Look, it’s abundantly clear that the climate luvvies are going to chase decarbonisation come hell or high water.

But couldn’t they have got the replacement batteries ready before they started forcing things off, so we could at least have guaranteed electricity supply on cold days?

Heather du Plessis-Allan is a journalist and commentator who hosts Newstalk ZB's Drive show.

5 comments:

Anonymous said...

Power companies have said they will need to disconnect some people. Let’s start with all those chardonnay socialists, especially the Greens, who drive home in their EV’s to their 200sqm plus homes containing heat pumps & every appliance & gadget known to man. Higher electricity users deserve to be penalised for their stupidity & hypocrisy.

Anonymous said...

Nice suggestion Heather, think through the consequences before just shutting stuff. Now let’s just go through a few. Let’s shut down the countries only refinery and the results are, no CO2 for food producers, no bitumen for roads, crappy jet fuel, no planes in the sky.
Let’s turn off all the coal boilers and burn lower energy content wood.
Now the wood doesn’t walk to the boiler on its own it needs to be trucked. So we reduce some CO2 from burning coal and increase CO2 from trucking and ruin the roads in the mean time.
The key word is energy density.
Politicians are not Engineers so why are they allowed to spend taxpayers money on electric arc furnaces when the company running them make billions and could do the work themselves.
Climate activists are dunderheads and guess who listens to dunderheads, yep Politicians!

Spam said...

Sorry Heather. Batteries aren't an effective strategy either.
1.) They need charging, which requires additional / excess power to charge them.
2.) Industrial scale traditional batteries are too expensive and don't hold enough charge.
3.) The government thinks that using pumped hydro as a battery is the solution - it's not. its expensive and 20 years away.
4.) The other battery is hydrogen (yes, it's a battery, not an energy source). We don't yet have the infrastructure for it, and it's also inefficient.

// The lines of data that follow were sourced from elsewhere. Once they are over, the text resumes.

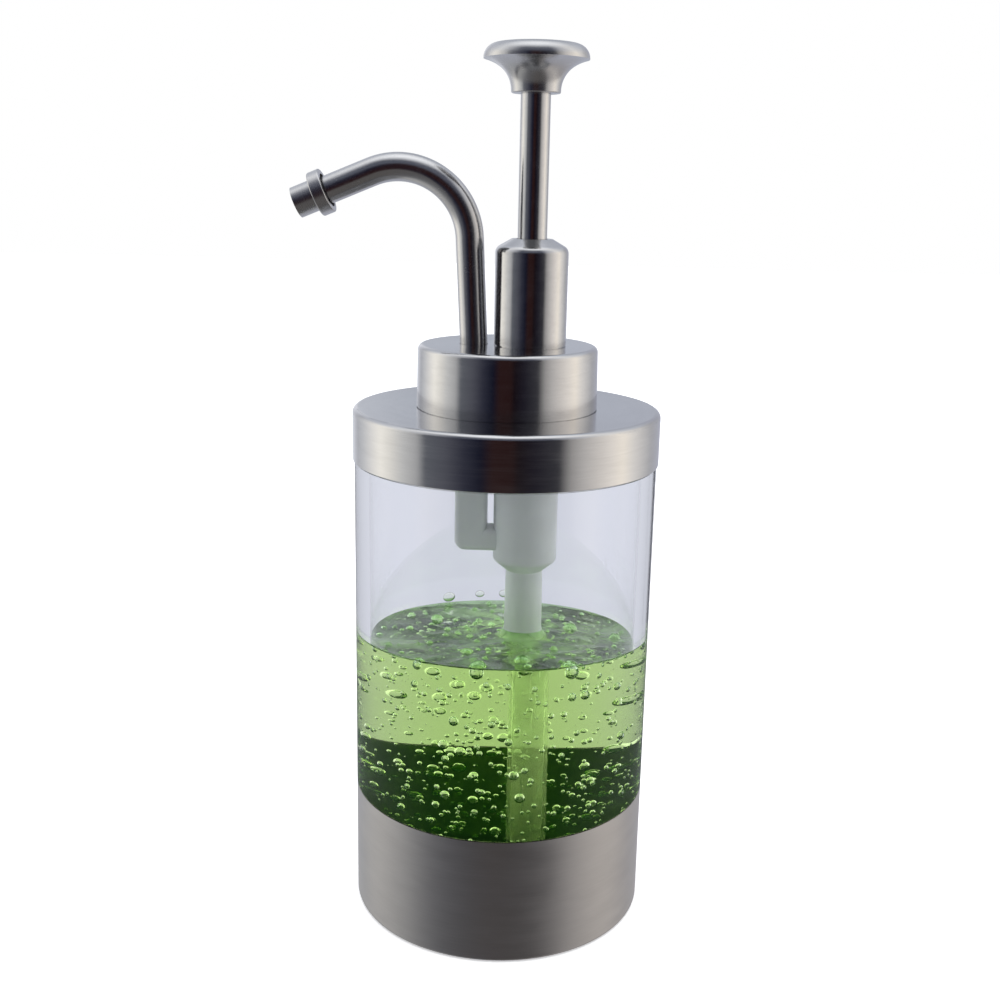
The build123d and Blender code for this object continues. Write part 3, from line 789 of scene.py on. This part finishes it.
# Light from above the room and below the ceiling
SKY_LIGHT = (
    (-180, (0.50, 0.53, 0.59)),
    (-140, (0.72, 0.75, 0.82)),
    (-95, (1.10, 1.11, 1.12)),
    (-60, (0.55, 0.56, 0.60)),
    (-38, (0.13, 0.14, 0.18)),
    (38, (0.13, 0.14, 0.18)),
    (60, (0.65, 0.66, 0.70)),
    (95, (1.15, 1.13, 1.10)),
    (140, (0.72, 0.75, 0.82)),
    (180, (0.50, 0.53, 0.59)),
)
# Light on the plastic inside the jar, which is stronger from the right
FILL_LIGHT = (
    (-180, (0.75, 0.76, 0.78)),
    (-120, (1.80, 1.83, 1.88)),
    (-85, (2.00, 2.03, 2.08)),
    (-50, (0.50, 0.51, 0.53)),
    (0, (0.34, 0.35, 0.36)),
    (40, (0.50, 0.51, 0.52)),
    (75, (1.80, 1.81, 1.82)),
    (110, (2.20, 2.20, 2.20)),
    (140, (1.20, 1.22, 1.24)),
    (180, (0.75, 0.76, 0.78)),
)
CEILING_LIGHT = (1.45, 1.47, 1.50)
WALL_LOW = (0.60, 0.63, 0.71)  # the wall seen through the jar, far below eye level
WALL_HIGH = (0.86, 0.88, 0.95)  # and above it
TABLE_EDGE = (-24, -17)  # degrees of lift over which the table gives way to the room
SKY_EDGE = (18, 32)  # and the room to the light above
CEILING_EDGE = (50, 80)  # and that to the ceiling
WALL_SPREAD = (-60, 40)  # and over which the wall brightens upwards
MIRROR_SHARE = 0.35  # of the room that the clear jar's skin mirrors
SURFACE_SHARE = 0.7  # of the wall that the gel's surface mirrors
GEL_GAIN = 1.8  # on light that was mirrored inside the gel
GEL_FILL_GAIN = 2.4  # on the light that reaches plastic inside the gel
TWICE_MIRRORED_SHARE = 0.3  # of the light from above that steel mirrors in steel


def ring_of_light(tree, share, stops):
    """A Color Ramp from headings and colours, read at a share of the full turn."""
    ramp = add_node(tree, "ShaderNodeValToRGB", links={"Fac": share})
    elements = ramp.color_ramp.elements
    while len(elements) < len(stops):
        elements.new(0.5)
    for element, (heading, _) in zip(elements, stops):
        element.position = (heading + 180) / 360
    for element, (_, colour) in zip(elements, stops):
        element.color = (*colour, 1)
    return ramp.outputs["Color"]


def make_world():
    """The studio's light: white to the eye, a pale wall through the jar, a room in reflections."""
    world = bpy.data.worlds.new("studio")
    bpy.context.scene.world = world
    world.use_nodes = True
    tree = world.node_tree
    tree.nodes.clear()
    ray = add_node(tree, "ShaderNodeLightPath")
    direction = add_node(tree, "ShaderNodeTexCoord").outputs["Generated"]
    split = add_node(tree, "ShaderNodeSeparateXYZ", links={0: direction})
    back = math_node(tree, "MULTIPLY", split.outputs["Y"], -1.0)
    heading = math_node(tree, "ARCTAN2", split.outputs["X"], back)
    share = remap(tree, heading, -pi, pi, 0.0, 1.0)
    lift = math_node(tree, "ARCSINE", split.outputs["Z"])
    level = ring_of_light(tree, share, ROOM_LIGHT)
    table = ring_of_light(tree, share, TABLE_LIGHT)
    sky = ring_of_light(tree, share, SKY_LIGHT)
    fill = ring_of_light(tree, share, FILL_LIGHT)
    low = remap(tree, lift, *map(radians, TABLE_EDGE), 1.0, 0.0)
    high = remap(tree, lift, *map(radians, SKY_EDGE), 0.0, 1.0)
    highest = remap(tree, lift, *map(radians, CEILING_EDGE), 0.0, 1.0)
    above = mix_colours(tree, highest, sky, CEILING_LIGHT)
    again = remap(tree, ray.outputs["Glossy Depth"], 1.0, 2.0, 1.0, TWICE_MIRRORED_SHARE)
    above = scaled(tree, above, again)
    room = mix_colours(tree, low, level, table)
    room = mix_colours(tree, high, room, above)
    wall_rise = remap(tree, lift, *map(radians, WALL_SPREAD), 0.0, 1.0)
    wall = mix_colours(tree, wall_rise, WALL_LOW, WALL_HIGH)
    ahead = remap(tree, split.outputs["Y"], -0.25, 0.05, 1.0, 0.0)
    # A ray that the jar's or the gel's surface mirrors sees the room ahead of the object.
    # It has crossed two surfaces at the jar's wall, four at the gel's, and six inside the gel
    mirrored = math_node(tree, "MINIMUM", ray.outputs["Glossy Depth"], 1.0)
    crossed = ray.outputs["Transmission Depth"]
    facing = mix_colours(tree, ahead, wall, room)
    dimmed = scaled(tree, facing, remap(tree, crossed, 2.0, 4.0, 1.0, SURFACE_SHARE))
    raised = scaled(tree, facing, remap(tree, crossed, 4.0, 6.0, SURFACE_SHARE, GEL_GAIN))
    in_gel = remap(tree, crossed, 4.0, 5.0, 0.0, 1.0)
    wall = mix_colours(tree, mirrored, wall, mix_colours(tree, in_gel, dimmed, raised))
    lit = math_node(tree, "MINIMUM", ray.outputs["Diffuse Depth"], 1.0)
    fill = scaled(tree, fill, remap(tree, in_gel, 0.0, 1.0, 1.0, GEL_FILL_GAIN))
    wall = mix_colours(tree, lit, wall, fill)
    on_skin = remap(tree, ray.outputs["Is Singular Ray"], 0.0, 1.0, 1.0, MIRROR_SHARE)
    room = scaled(tree, room, on_skin)
    seen = mix_colours(tree, ray.outputs["Is Transmission Ray"], room, wall)
    seen = mix_colours(tree, ray.outputs["Is Camera Ray"], seen, (1.0, 1.0, 1.0))
    light = add_node(tree, "ShaderNodeBackground", links={"Color": seen})
    output = add_node(tree, "ShaderNodeOutputWorld")
    tree.links.new(light.outputs[0], output.inputs["Surface"])


def make_soft_box():
    """A large soft light overhead, which the steel doesn't mirror."""
    lamp = bpy.data.lights.new("soft_box", "AREA")
    lamp.shape = "RECTANGLE"
    lamp.size, lamp.size_y = 1.2, 1.0
    lamp.energy = 5.0
    box = bpy.data.objects.new("soft_box", lamp)
    bpy.context.scene.collection.objects.link(box)
    box.location = (0.1, -0.1, 1.1)
    box.visible_glossy = False
    box.visible_transmission = False


def make_camera():
    """The camera: in front of the object, a little above it, looking down."""
    distance, height, lens = 0.3484, 0.2093, 45.27
    azimuth, pan, tilt, roll = (radians(a) for a in (2.58, -0.22, 14.18, 1.15))
    heading = pan - azimuth
    forward = Vector((sin(heading) * cos(tilt), cos(heading) * cos(tilt), -sin(tilt)))
    level = Vector((cos(heading), -sin(heading), 0))
    upright = level.cross(forward)
    right = level * cos(roll) + upright * sin(roll)
    up = upright * cos(roll) - level * sin(roll)
    data = bpy.data.cameras.new("camera")
    data.sensor_width = 36.0
    data.lens = lens
    data.clip_start, data.clip_end = 0.01, 20.0
    camera = bpy.data.objects.new("camera", data)
    bpy.context.scene.collection.objects.link(camera)
    place = Vector((distance * sin(azimuth), -distance * cos(azimuth), height))
    turned = Matrix((right, up, -forward)).transposed().to_4x4()
    camera.matrix_world = Matrix.Translation(place) @ turned
    bpy.context.scene.camera = camera


def set_view():
    """Plain colours, and enough bounces for light that crosses the jar, the gel and bubbles."""
    scene = bpy.context.scene
    scene.view_settings.view_transform = "Standard"
    scene.cycles.max_bounces = 28
    scene.cycles.transmission_bounces = 28
    scene.cycles.glossy_bounces = 8
    scene.cycles.diffuse_bounces = 4
    scene.cycles.caustics_reflective = False
    scene.cycles.use_denoising = True


dress_cad_nodes()
make_gel()
make_spring()
make_floor()
make_world()
make_soft_box()
make_camera()
set_view()
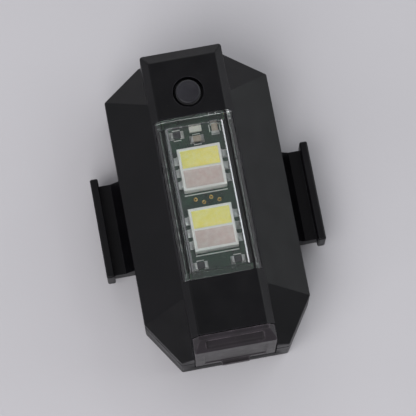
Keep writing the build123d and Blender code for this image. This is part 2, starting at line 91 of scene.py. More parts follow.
class Surface:
    """A Principled material whose textures are laid out in millimetres."""

    def __init__(self, name, **sockets):
        self.material = bpy.data.materials.new(name)
        self.material.use_nodes = True
        self.tree = self.material.node_tree
        self.shader = self.tree.nodes["Principled BSDF"]
        place = self.node("TexCoord").outputs["Object"]
        self.coords = self.stretched((1 / MM, 1 / MM, 1 / MM), place)
        for socket, value in sockets.items():
            self.shader.inputs[socket.replace("_", " ")].default_value = value

    def node(self, kind, inputs=None, **settings):
        made = self.tree.nodes.new("ShaderNode" + kind)
        for key, value in settings.items():
            setattr(made, key, value)
        for socket, value in (inputs or {}).items():
            self.feed(made.inputs[socket], value)
        return made

    def feed(self, socket, value):
        if isinstance(value, bpy.types.NodeSocket):
            self.tree.links.new(value, socket)
        else:
            socket.default_value = value

    def stretched(self, scale, place=None):
        inputs = {"Vector": place or self.coords, "Scale": scale}
        return self.node("Mapping", inputs).outputs[0]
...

But the underlying point that we should have these solutions in-place before shutting off the reliable generation is well made - it just depends on which time fame you're talking about. If it is 20-30 years, it might be feasible. But as you note - it's not going to save us this winter, or next, or any time within the 2020s.

JamesA said...

The biggest irony of this climate change fraud is that for about 80% of planet Earth's existence, C02 was above 3,000 PPM. When all that lush vegetation grew and those monster dinosaurs roamed the planet. Often it went above 5000PPM, yet the planet along with its plant life and animals that lived on it did just fine.

CO2 is currently at just over 400PPM and if it drops to 160PPM all plant life dies. If plant life dies then all plant-eating animals along with humans will also die.

Where would y'all prefer CO2 levels to be at?

And no - environmentalism and pollution are not part of climate change.

Anonymous said...

Comment about shutting down the refinery: it never met all of NZ’s fuel needs and it was expensive to operate. And consumers want the cheapest fuel. Imports achieve that. This shows the inefficiency of the former NZ refinery compared to the huge scale and efficiency of offshore refineries - which at each transaction point along the way still manage to pour huge profits back to the oil companies.